[The problem]: Reproduce the data that follows in its entirety, character for character.

=======

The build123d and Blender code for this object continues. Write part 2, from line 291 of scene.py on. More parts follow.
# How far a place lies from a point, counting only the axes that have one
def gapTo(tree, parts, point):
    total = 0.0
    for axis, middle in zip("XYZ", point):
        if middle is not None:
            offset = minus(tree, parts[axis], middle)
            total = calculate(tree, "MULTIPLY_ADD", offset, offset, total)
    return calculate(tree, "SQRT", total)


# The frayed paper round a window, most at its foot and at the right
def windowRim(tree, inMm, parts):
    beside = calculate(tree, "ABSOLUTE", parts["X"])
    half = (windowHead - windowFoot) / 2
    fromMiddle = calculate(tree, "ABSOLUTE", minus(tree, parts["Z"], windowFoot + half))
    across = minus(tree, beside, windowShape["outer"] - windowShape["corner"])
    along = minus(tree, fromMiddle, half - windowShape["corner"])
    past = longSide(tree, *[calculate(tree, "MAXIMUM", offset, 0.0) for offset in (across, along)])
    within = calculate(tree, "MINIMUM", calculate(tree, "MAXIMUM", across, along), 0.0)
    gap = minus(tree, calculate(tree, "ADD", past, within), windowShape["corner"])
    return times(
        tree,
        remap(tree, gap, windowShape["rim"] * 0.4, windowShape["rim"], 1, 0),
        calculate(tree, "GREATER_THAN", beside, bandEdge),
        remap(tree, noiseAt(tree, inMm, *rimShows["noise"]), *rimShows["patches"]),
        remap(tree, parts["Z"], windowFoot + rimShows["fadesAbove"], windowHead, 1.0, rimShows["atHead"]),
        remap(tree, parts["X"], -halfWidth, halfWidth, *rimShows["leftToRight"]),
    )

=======

[Full response]:
The build123d and Blender code for this object continues. Write part 2, from line 291 of scene.py on. More parts follow.
# How far a place lies from a point, counting only the axes that have one
def gapTo(tree, parts, point):
    total = 0.0
    for axis, middle in zip("XYZ", point):
        if middle is not None:
            offset = minus(tree, parts[axis], middle)
            total = calculate(tree, "MULTIPLY_ADD", offset, offset, total)
    return calculate(tree, "SQRT", total)


# The frayed paper round a window, most at its foot and at the right
def windowRim(tree, inMm, parts):
    beside = calculate(tree, "ABSOLUTE", parts["X"])
    half = (windowHead - windowFoot) / 2
    fromMiddle = calculate(tree, "ABSOLUTE", minus(tree, parts["Z"], windowFoot + half))
    across = minus(tree, beside, windowShape["outer"] - windowShape["corner"])
    along = minus(tree, fromMiddle, half - windowShape["corner"])
    past = longSide(tree, *[calculate(tree, "MAXIMUM", offset, 0.0) for offset in (across, along)])
    within = calculate(tree, "MINIMUM", calculate(tree, "MAXIMUM", across, along), 0.0)
    gap = minus(tree, calculate(tree, "ADD", past, within), windowShape["corner"])
    return times(
        tree,
        remap(tree, gap, windowShape["rim"] * 0.4, windowShape["rim"], 1, 0),
        calculate(tree, "GREATER_THAN", beside, bandEdge),
        remap(tree, noiseAt(tree, inMm, *rimShows["noise"]), *rimShows["patches"]),
        remap(tree, parts["Z"], windowFoot + rimShows["fadesAbove"], windowHead, 1.0, rimShows["atHead"]),
        remap(tree, parts["X"], -halfWidth, halfWidth, *rimShows["leftToRight"]),
    )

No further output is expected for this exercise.